O problema é que elas estão no tempo certo. Com o relógio biológico a cronometrar cada minuto, cada dia, cada semana. Do jeito que deve ser. Quatro meses continuam sendo quatro meses e quatro anos continuam sendo quatro anos.

Mesmo que me pareçam quatro dias.

Se tudo parece tão presente, mesmo quando é ausente, tem se tornado impossível calcular o tempo para frente.

Converso com uma mulher de 50 anos e com outra de 20 anos e enxergo as mesmas possibilidades. Às vezes, percebo nelas até os mesmos medos e anseios. É como se o tempo delas me fosse imperceptível. Como se o muro de três décadas entre as duas não existisse por não ocupar espaço no meu tempo.

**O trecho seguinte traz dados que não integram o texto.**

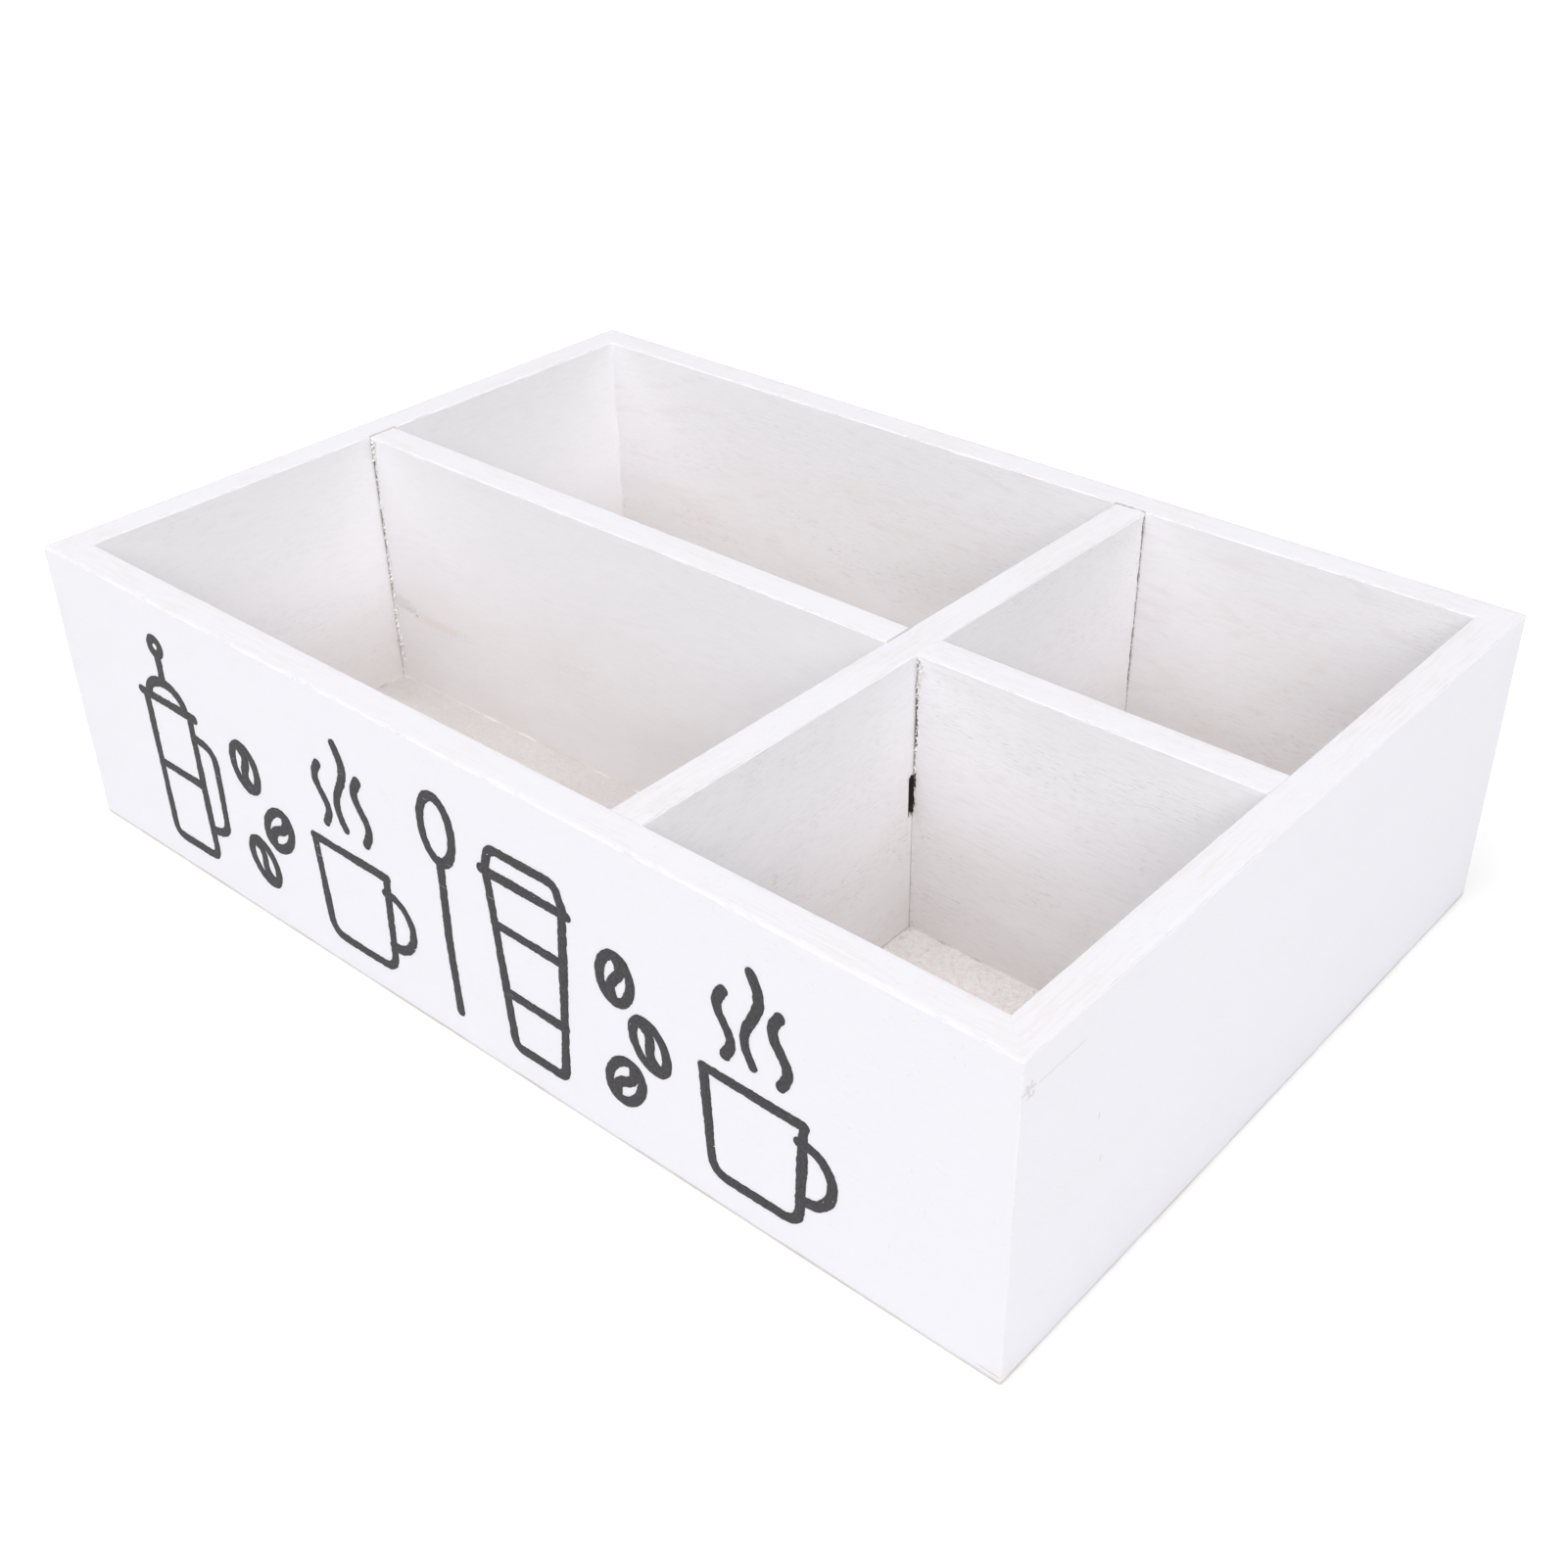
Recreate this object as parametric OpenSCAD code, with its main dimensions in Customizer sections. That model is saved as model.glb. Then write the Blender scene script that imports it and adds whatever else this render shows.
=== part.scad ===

Passo pelo bares que fui, pelos bares que vou, pelos bares que já fecharam e lembro dos velórios recentes destes últimos anos. Fica nebulosa a diferença entre aquele que se foi e aquele que há dez anos não vejo.

Volto para casa e vejo a propaganda de um jogo, Battlefield 1, dizendo que Primeira Guerra Mundial ocorreu há mais de 100 anos. Levei um choque. Já faz tanto tempo? Outro dia eu estava lendo sobre as guerras e elas pareciam tão próximas dos nossos avós que, por sua vez, estavam tão próximos de nós.

Sinto minhas pernas cansadas depois de caminhar por uma hora, mas culpo apenas o sedentarismo dos últimos anos e não o tempo que passou. Acredito que poderia ir, agora mesmo, comprar uma cabana de camping e fazer os mesmos acampamentos que fiz há 25 anos no meio da floresta.

Iria até a rodoviária com aquela moça de 50 anos, ou com a outra moça de 20 anos, para pegarmos um ônibus e passar o fim de semana na praia. Sem perceber que talvez a primeira não tenha esse tempo; e que a segunda talvez não queira esse tempo.

Não sei realmente se meu tempo parou ou se apenas passou. Ou se apenas não é o mesmo tempo do mundo, atropelando o sentimento de estarmos juntos.

Gosto de pensar que ainda tenho tempo para descobrir.

Afinal, faz apenas uma semana desde que o ano passou.


Foto em destaque:
Um relógio parado no Congresso Nacional.
Brasília, Brasil | 26 de fevereiro de 2012.